**THE PROBLEM**. Copy out the final stretch of the listing: the line that contains "obj.matrix_world = Matrix.Identity(4)" and all lines after it, exactly as they appear.

**DATASET EXTRACT**.
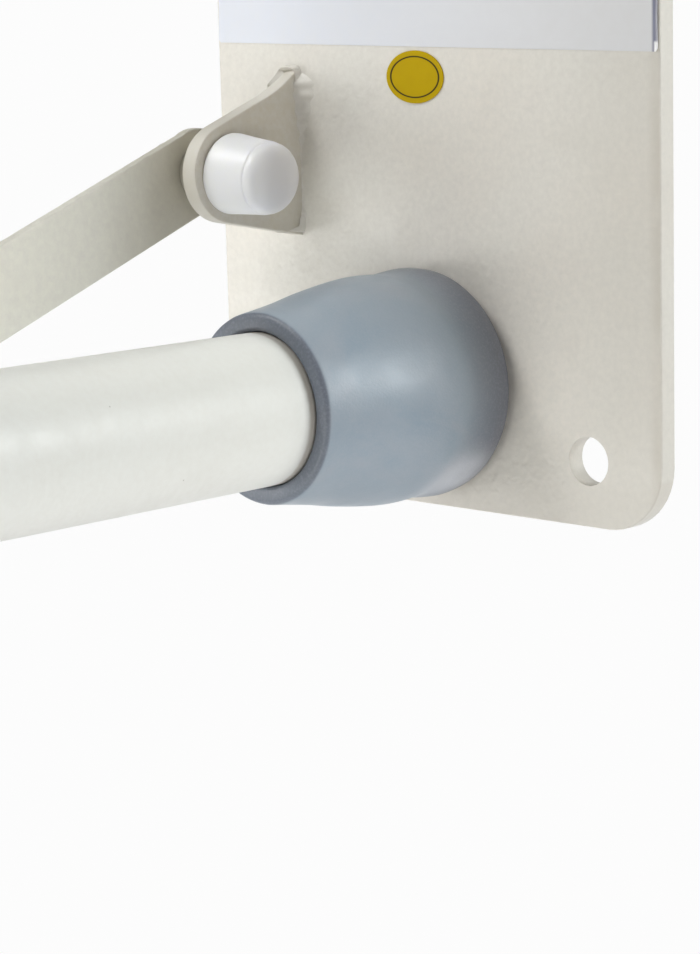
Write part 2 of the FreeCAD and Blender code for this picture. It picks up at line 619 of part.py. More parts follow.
c = sk.addConstraint(Sketcher.Constraint("DistanceX", -1, 1, i, 3, span))
sk.renameConstraint(c, "span")
sk.setExpression("Constraints.span", "sqrt(Sizes.arm_pitch ^ 2 + Sizes.leg_run ^ 2)")
c = sk.addConstraint(Sketcher.Constraint("Radius", i, D["strap_far_bore"]))
sk.renameConstraint(c, "far")
sk.setExpression("Constraints.far", "Sizes.strap_far_bore")
pocket(b, sk, "StrapBores")
run_y, run_z = D["leg_run"] / span, D["arm_pitch"] / span
node(put(b, "-Sizes.strap_face", PIVOT_Y, LINK_Z,
         Rotation(Vector(0, -run_y, -run_z), Vector(0, -run_z, run_y), Vector(-1, 0, 0), "ZXY")), "link_strap")

# ==== leg ===================================================================

LEG_TOP = "Sizes.low_level + Sizes.leg_top"
skin = cylinder("LegSkin", "Sizes.leg_radius", "Sizes.leg_length", "0", "0", "-Sizes.leg_length")
hollow = cylinder("LegHollow", "Sizes.leg_radius - Sizes.leg_wall", "Sizes.leg_length + 4", "0", "0", "-Sizes.leg_length - 2")
tools = [hollow, cylinder("LegEyePivot", "6", "40", "-20", "0", "-Sizes.leg_top", ALONG["+x"]),
         cylinder("LegEyeLink", "4.5", "20", "0", "0", "Sizes.link_level - Sizes.arm_pitch - Sizes.low_level - Sizes.leg_top", ALONG["+x"])]
for k in range(-3, 4):
    tools.append(cylinder("LegHole%d" % (k + 4), "Sizes.button_radius + 0.15", "15", "0", "-15",
                          "Sizes.hole_level + %d * Sizes.hole_pitch - Sizes.low_level - Sizes.leg_top" % k, ALONG["+y"]))
node(put(cut("LegTube", skin, *tools), LEG_X, LEG_Y, LEG_TOP), "leg_outer_tube")

flange = cone("LegCapFlange", "Sizes.leg_radius", "Sizes.leg_radius - 1.2", "2.5")
stem = cylinder("LegCapStem", "Sizes.leg_radius - Sizes.leg_wall", "8", "0", "0", "-8")
node(put(fuse("LegCap", flange, stem), LEG_X, LEG_Y, LEG_TOP), "leg_top_cap")

o = disc("LegPivotSleeve", "6", "Sizes.meight_radius + Sizes.running", "2 * Sizes.leg_radius + 0.6")
node(put(o, "-Sizes.leg_offset - Sizes.leg_radius - 0.3", LEG_Y, LOW, ALONG["+x"]), "leg_pivot_sleeve")

outer = cylinder("CollarSkin", "12.8", "26", "0", "0", "-4")
wide = cylinder("CollarSeat", "Sizes.leg_radius", "24")
slim = cylinder("CollarBore", "Sizes.inner_radius + 0.08", "12", "0", "0", "-6")
o = cut("Collar", outer, wide, slim)
node(put(o, LEG_X, LEG_Y, "Sizes.low_level + Sizes.leg_top - Sizes.leg_length"), "leg_collar")

# blind rivet nut in the leg's inner wall and the shoulder screw of the link
FLANGE = "Sizes.leg_offset - Sizes.leg_radius - Sizes.strap_face - Sizes.strap_thick - 0.1"
SCREW_X = "-Sizes.strap_face - Sizes.strap_thick - 0.1"
SCREW_SEAT = "-Sizes.strap_face + 0.2"
rim = cylinder("RivetRim", "6", FLANGE, "0", "0", "-(%s)" % FLANGE)
stem = cylinder("RivetStem", "4.5", FLANGE + " + 8", "0", "0", "-(%s) - 8" % FLANGE)
bore = cylinder("RivetBore", "Sizes.msix_radius", "20", "0", "0", "-15")
o = cut("RivetNut", fuse("RivetBlank", rim, stem), bore)
node(put(o, SCREW_X, LEG_Y, LINK_END_Z, ALONG["+x"]), "link_rivet_nut")
thread = cylinder("ScrewThread", "Sizes.msix_radius", "9", "0", "0", "-9")
shoulder_part = cylinder("ScrewShoulder", "4", "Sizes.strap_thick + 0.3")
head = hexagon("ScrewHead", "Sizes.msix_flats", "Sizes.msix_head",
               "Sizes.strap_thick + 0.3 + Sizes.msix_disc_thick")
neck = cylinder("ScrewNeck", "Sizes.msix_radius", "Sizes.msix_disc_thick + 1", "0", "0", "Sizes.strap_thick + 0.3")
o = fuse("ShoulderScrew", thread, shoulder_part, neck, head)
node(put(o, SCREW_X, LEG_Y, LINK_END_Z, ALONG["+x"]), "link_shoulder_screw")
o = disc("ScrewWasher", "Sizes.msix_disc", "Sizes.msix_radius + 0.1", "Sizes.msix_disc_thick")
node(put(o, SCREW_SEAT, LEG_Y, LINK_END_Z, ALONG["+x"]), "link_screw_washer")
o = cover("ScrewCover", "msix", *COVER_SIX)
node(put(o, SCREW_SEAT, LEG_Y, LINK_END_Z, ALONG["+x"]), "link_screw_cover")

# ==== leg foot ==============================================================

skin = cylinder("InnerSkin", "Sizes.inner_radius", "Sizes.inner_length", "0", "0", "-Sizes.inner_length")
hollow = cylinder("InnerHollow", "Sizes.inner_radius - Sizes.inner_wall", "Sizes.inner_length + 4", "0", "0", "-Sizes.inner_length - 2")
eye = cylinder("InnerEye", "Sizes.button_radius + Sizes.running", "15", "0", "-15", "Sizes.hole_level - Sizes.inner_level", ALONG["+y"])
node(put(cut("InnerTube", skin, hollow, eye), LEG_X, LEG_Y, "Sizes.inner_level"), "leg_inner_tube")

FOOT_Z = "Sizes.inner_level - Sizes.inner_length"
b = new_body("FootFerrule")
sk = sketch(b, "XZ_Plane", "FootSection")
deep, tall, bore_r = D["foot_floor"], D["foot_height"], D["inner_radius"]
side = [(17.2, 1.4), (17.4, 4.0), (16.2, 8.0), (15.0, 14.0), (14.1, 21.0), (13.4, 29.0), (12.9, tall - 0.9)]
skin = Part.BSplineCurve()
skin.interpolate([Vector(x, y, 0) for x, y in side])
outline(sk, [
    line((0, 0), (16.0, 0)),
    arc((16.0, 0), (16.85, 0.42), side[0]),
    skin,
    arc(side[-1], (12.6, tall - 0.25), (12.0, tall)),
    line((12.0, tall), (bore_r + 0.3, tall)),
    line((bore_r + 0.3, tall), (bore_r, tall - 0.7)),
    line((bore_r, tall - 0.7), (bore_r, deep - 1.5)),
    line((bore_r, deep - 1.5), (0, deep - 1.5)),
    line((0, deep - 1.5), (0, 0)),
])
revolve(b, sk, "V_Axis", "FootTurn")
node(put(b, LEG_X, LEG_Y, FOOT_Z + " - Sizes.foot_floor"), "foot_ferrule")
o = cylinder("FootDisc", "Sizes.inner_radius - 0.1", "1.5")
node(put(o, LEG_X, LEG_Y, FOOT_Z + " - 1.5"), "foot_steel_disc")

# bent leaf spring behind the snap button: front leaf, bend and back leaf
b = new_body("ButtonSpring")
sk = sketch(b, "YZ_Plane", "SpringStrip")
front, back, thick, drop = -4.9, 7.05, 0.8, 24.0
mid, r_out = (front + back) / 2, (back - front) / 2
r_in = r_out - thick
outline(sk, [
    line((front, 6), (front, -drop)),
    arc((front, -drop), (mid, -drop - r_out), (back, -drop)),
    line((back, -drop), (back, 2)),
    line((back, 2), (back - thick, 2)),
    line((back - thick, 2), (back - thick, -drop)),
    arc((back - thick, -drop), (mid, -drop - r_in), (front + thick, -drop)),
    line((front + thick, -drop), (front + thick, 6)),
    line((front + thick, 6), (front, 6)),
])
pad(b, sk, "8", "SpringPad")
node(put(b, LEG_X + " - 4", LEG_Y, "Sizes.hole_level"), "button_spring")

# ==== snap button ===========================================================

pin = cylinder("ButtonPin", "Sizes.button_radius", "5.8")
tip = cone("ButtonTip", "Sizes.button_radius", "Sizes.button_radius - 1.1", "1.5", "5.8")
foot = cylinder("ButtonFoot", "5.5", "1", "0", "0", "-1")
o = fuse("SnapButton", pin, tip, foot)
node(put(o, LEG_X, LEG_Y + " - 5.9", "Sizes.hole_level", ALONG["-y"]), "snap_button")

# ==== check and write ========================================================

doc.recompute()
for obj in doc.Objects:
    bad = [s for s in obj.State if s in ("Invalid", "Error")]
    if bad:
        raise RuntimeError("%s is %s" % (obj.Label, bad))
for obj in NODES:
    if obj.Shape.isNull() or not obj.Shape.isValid():
        raise RuntimeError("%s has no valid shape" % obj.Label)
    if not obj.Shape.Solids:
        raise RuntimeError("%s holds no solid" % obj.Label)

os.makedirs("parts", exist_ok=True)
for obj in NODES:
    obj.Shape.exportStep(os.path.join("parts", obj.Label + ".step"))
    box = obj.Shape.BoundBox
    print("%-24s solids %d  volume %9.1f  x %7.2f..%7.2f  y %8.2f..%8.2f  z %8.2f..%8.2f" % (
        obj.Label, len(obj.Shape.Solids), obj.Shape.Volume,
        box.XMin, box.XMax, box.YMin, box.YMax, box.ZMin, box.ZMax))
print(len(NODES), "nodes")
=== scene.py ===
import math

import bmesh
import bpy
from mathutils import Matrix, Vector, noise


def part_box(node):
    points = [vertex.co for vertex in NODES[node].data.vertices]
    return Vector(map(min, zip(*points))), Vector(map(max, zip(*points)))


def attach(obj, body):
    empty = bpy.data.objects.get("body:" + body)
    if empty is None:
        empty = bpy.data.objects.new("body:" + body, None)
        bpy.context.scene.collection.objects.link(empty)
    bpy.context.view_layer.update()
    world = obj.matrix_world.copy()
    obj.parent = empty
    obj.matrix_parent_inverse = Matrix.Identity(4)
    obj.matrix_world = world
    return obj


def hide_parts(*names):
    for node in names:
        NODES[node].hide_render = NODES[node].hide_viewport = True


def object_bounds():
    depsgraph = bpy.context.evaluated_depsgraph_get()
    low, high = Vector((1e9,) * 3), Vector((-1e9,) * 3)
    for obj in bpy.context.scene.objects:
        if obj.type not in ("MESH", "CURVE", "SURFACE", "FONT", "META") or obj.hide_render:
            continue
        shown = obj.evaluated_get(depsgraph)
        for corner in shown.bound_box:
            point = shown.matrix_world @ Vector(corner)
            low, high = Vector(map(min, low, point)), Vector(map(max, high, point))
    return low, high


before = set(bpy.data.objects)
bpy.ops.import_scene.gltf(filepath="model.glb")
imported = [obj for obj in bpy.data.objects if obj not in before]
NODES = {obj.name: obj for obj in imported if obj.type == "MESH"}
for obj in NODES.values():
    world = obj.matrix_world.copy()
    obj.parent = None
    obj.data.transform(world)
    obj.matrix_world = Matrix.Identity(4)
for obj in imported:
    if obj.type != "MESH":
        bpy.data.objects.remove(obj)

scene = bpy.context.scene


def corners(b):
    return [[float(v) for v in b[0]], [float(v) for v in b[1]]]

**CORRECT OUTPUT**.
    obj.matrix_world = Matrix.Identity(4)
for obj in imported:
    if obj.type != "MESH":
        bpy.data.objects.remove(obj)

scene = bpy.context.scene


def corners(b):
    return [[float(v) for v in b[0]], [float(v) for v in b[1]]]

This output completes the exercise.